Depois de muito implorar, minha irmã e seus dois gatos finalmente chegaram aos Estados Unidos no verão de 2022. Com ela veio nossa prima de 13 anos. A mãe e os irmãos mais velhos, um deles deficiente, ficaram na Ucrânia com nossa avó. Outros parentes na Ucrânia ficaram para trás. Estão a trabalhar, a voluntariar-se e alguns estão envolvidos na defesa do território. Todos apoiam as forças armadas da Ucrânia.

Esta tendência é evidente na opinião pública que aponta para o apoio esmagador dos ucranianos às suas forças armadas e ao presidente Zelenskyy, bem como à sua fé na vitória.

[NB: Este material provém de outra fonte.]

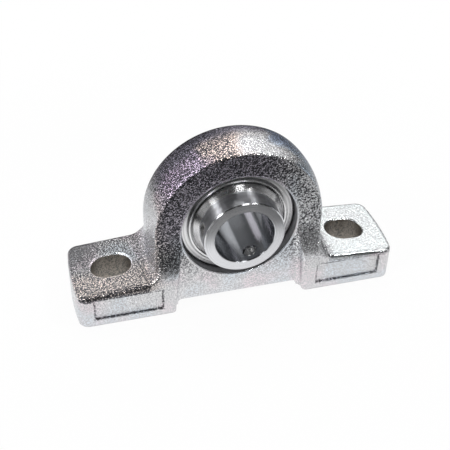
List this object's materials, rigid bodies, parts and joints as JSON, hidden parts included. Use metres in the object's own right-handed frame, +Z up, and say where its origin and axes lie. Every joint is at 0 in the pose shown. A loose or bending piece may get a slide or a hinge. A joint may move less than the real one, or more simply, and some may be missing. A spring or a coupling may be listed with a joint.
{
  "type": "pillow block bearing",
  "caption": "Two-bolt pillow block: a plated cast housing on slotted feet holds a self-aligning ball bearing insert with a long, set-screw-locked inner ring.",
  "frame": {"origin": "on the mounting plane, midway between the bolt slots, straight below the centre of the ball row", "axes": "+X along the base to the right seen from the front, +Z up; the bore runs along Y and the long end of the inner ring faces -Y, the front"},
  "size_m": [0.14, 0.0378, 0.0738],
  "materials": {
    "plated_casting": "bright plating over a rough sand-cast skin",
    "ground_steel": "ground and polished",
    "pressed_steel": "bright pressed sheet",
    "seal_rubber": "matte black",
    "cage_steel": "pressed sheet, tumbled",
    "ball_steel": "polished",
    "screw_steel": "dark oxide"
  },
  "bodies": {
    "housing": {"housing": "plated_casting"},
    "outer_ring": {"outer_ring": "ground_steel", "shield_front": "pressed_steel", "shield_back": "pressed_steel", "seal_front": "seal_rubber", "seal_back": "seal_rubber"},
    "inner_ring": {"inner_ring": "ground_steel", "slinger_front": "pressed_steel", "slinger_back": "pressed_steel"},
    "cage": {"cage_half_front": "cage_steel", "cage_half_back": "cage_steel", "cage_rivets": "cage_steel"},
    "ball_1": {"ball_1": "ball_steel"},
    "ball_2": {"ball_2": "ball_steel"},
    "ball_3": {"ball_3": "ball_steel"},
    "ball_4": {"ball_4": "ball_steel"},
    "ball_5": {"ball_5": "ball_steel"},
    "ball_6": {"ball_6": "ball_steel"},
    "ball_7": {"ball_7": "ball_steel"},
    "ball_8": {"ball_8": "ball_steel"},
    "ball_9": {"ball_9": "ball_steel"},
    "set_screw_left": {"set_screw_left": "screw_steel"},
    "set_screw_lower": {"set_screw_lower": "screw_steel"}
  },
  "joints": [
    {"name": "alignment", "type": "hinge", "parent": "housing", "child": "outer_ring", "pos_m": [0, 0, 0.0365], "axis": [1, 0, 0], "range_deg": [-2.5, 2.5]},
    {"name": "shaft_spin", "type": "hinge", "parent": "outer_ring", "child": "inner_ring", "pos_m": [0, 0, 0.0365], "axis": [0, 1, 0], "continuous": true},
    {"name": "cage_spin", "type": "hinge", "parent": "outer_ring", "child": "cage", "pos_m": [0, 0, 0.0365], "axis": [0, 1, 0], "continuous": true},
    {"name": "ball_1_spin", "type": "hinge", "parent": "cage", "child": "ball_1", "pos_m": [0, 0, 0.056], "axis": [0, 1, 0], "continuous": true},
    {"name": "ball_2_spin", "type": "hinge", "parent": "cage", "child": "ball_2", "pos_m": [-0.01253, 0, 0.05144], "axis": [0, 1, 0], "continuous": true},
    {"name": "ball_3_spin", "type": "hinge", "parent": "cage", "child": "ball_3", "pos_m": [-0.0192, 0, 0.03989], "axis": [0, 1, 0], "continuous": true},
    {"name": "ball_4_spin", "type": "hinge", "parent": "cage", "child": "ball_4", "pos_m": [-0.01689, 0, 0.02675], "axis": [0, 1, 0], "continuous": true},
    {"name": "ball_5_spin", "type": "hinge", "parent": "cage", "child": "ball_5", "pos_m": [-0.00667, 0, 0.01818], "axis": [0, 1, 0], "continuous": true},
    {"name": "ball_6_spin", "type": "hinge", "parent": "cage", "child": "ball_6", "pos_m": [0.00667, 0, 0.01818], "axis": [0, 1, 0], "continuous": true},
    {"name": "ball_7_spin", "type": "hinge", "parent": "cage", "child": "ball_7", "pos_m": [0.01689, 0, 0.02675], "axis": [0, 1, 0], "continuous": true},
    {"name": "ball_8_spin", "type": "hinge", "parent": "cage", "child": "ball_8", "pos_m": [0.0192, 0, 0.03989], "axis": [0, 1, 0], "continuous": true},
    {"name": "ball_9_spin", "type": "hinge", "parent": "cage", "child": "ball_9", "pos_m": [0.01253, 0, 0.05144], "axis": [0, 1, 0], "continuous": true},
    {"name": "set_screw_left_travel", "type": "slide", "parent": "inner_ring", "child": "set_screw_left", "axis": [-0.9799, 0, 0.1994], "range_m": [-0.00025, 0.0015]},
    {"name": "set_screw_lower_travel", "type": "slide", "parent": "inner_ring", "child": "set_screw_lower", "axis": [0.3173, 0, -0.9483], "range_m": [-0.00025, 0.0015]}
  ],
  "couplings": [
    {"joint": "cage_spin", "follows": "shaft_spin", "ratio": 0.39823},
    {"joint": "ball_1_spin", "follows": "shaft_spin", "ratio": -2.3548},
    {"joint": "ball_2_spin", "follows": "shaft_spin", "ratio": -2.3548},
    {"joint": "ball_3_spin", "follows": "shaft_spin", "ratio": -2.3548},
    {"joint": "ball_4_spin", "follows": "shaft_spin", "ratio": -2.3548},
    {"joint": "ball_5_spin", "follows": "shaft_spin", "ratio": -2.3548},
    {"joint": "ball_6_spin", "follows": "shaft_spin", "ratio": -2.3548},
    {"joint": "ball_7_spin", "follows": "shaft_spin", "ratio": -2.3548},
    {"joint": "ball_8_spin", "follows": "shaft_spin", "ratio": -2.3548},
    {"joint": "ball_9_spin", "follows": "shaft_spin", "ratio": -2.3548}
  ]
}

Na véspera de Ano Novo, nós sete nos sentamos em volta da minha pequena mesa da cozinha. Assistimos ao presidente Zelenskyy no YouTube, resumindo o ano, que para todos nós começou em fevereiro. Escondemos as lágrimas um do outro. Em três dias, minha tia, que veio da Ucrânia para as férias, voltaria para Varsóvia de avião e de lá para Kiev de trem.

Toda vez que penso nela voltando, meu coração pula uma batida. Os russos atacaram deliberada e sistematicamente a infraestrutura civil, deixando as cidades sem eletricidade, aquecimento e água. Minha tia voltará trazendo uma coleção de lâmpadas movidas a energia solar.

A Revolução da Dignidade foi uma luta contra a corrupção interna e a intromissão russa nos assuntos internos ucranianos.

Muitas vezes ouço as pessoas perguntarem por que os ucranianos ficam, por que não saem. Há várias razões para isso. Alguns simplesmente não podem. Outros, como muitos da minha família, colegas e amigos, são determinados e desafiadores.

“A Ucrânia está em casa”, minha irmã me disse. “Temos que reconstruí-lo. Quero fazer parte desse esforço.” Por enquanto, nos Estados Unidos, ela está tendo aulas de inglês e trabalha meio período. Ela conheceu outros refugiados ucranianos. Alguns perderam seus entes queridos e outros não têm para onde voltar.

Lembro-me da conversa que tive em março com uma conhecida, refugiada da Bósnia. “Todos nós queríamos voltar”, disse ela. “Poucos o fizeram.”

Como cientista político, não tenho ilusões de que esta guerra terminará em breve. Há expectativas de uma nova ofensiva russa.

Como tantos ucranianos, nos preparamos para o futuro e confiamos na vitória.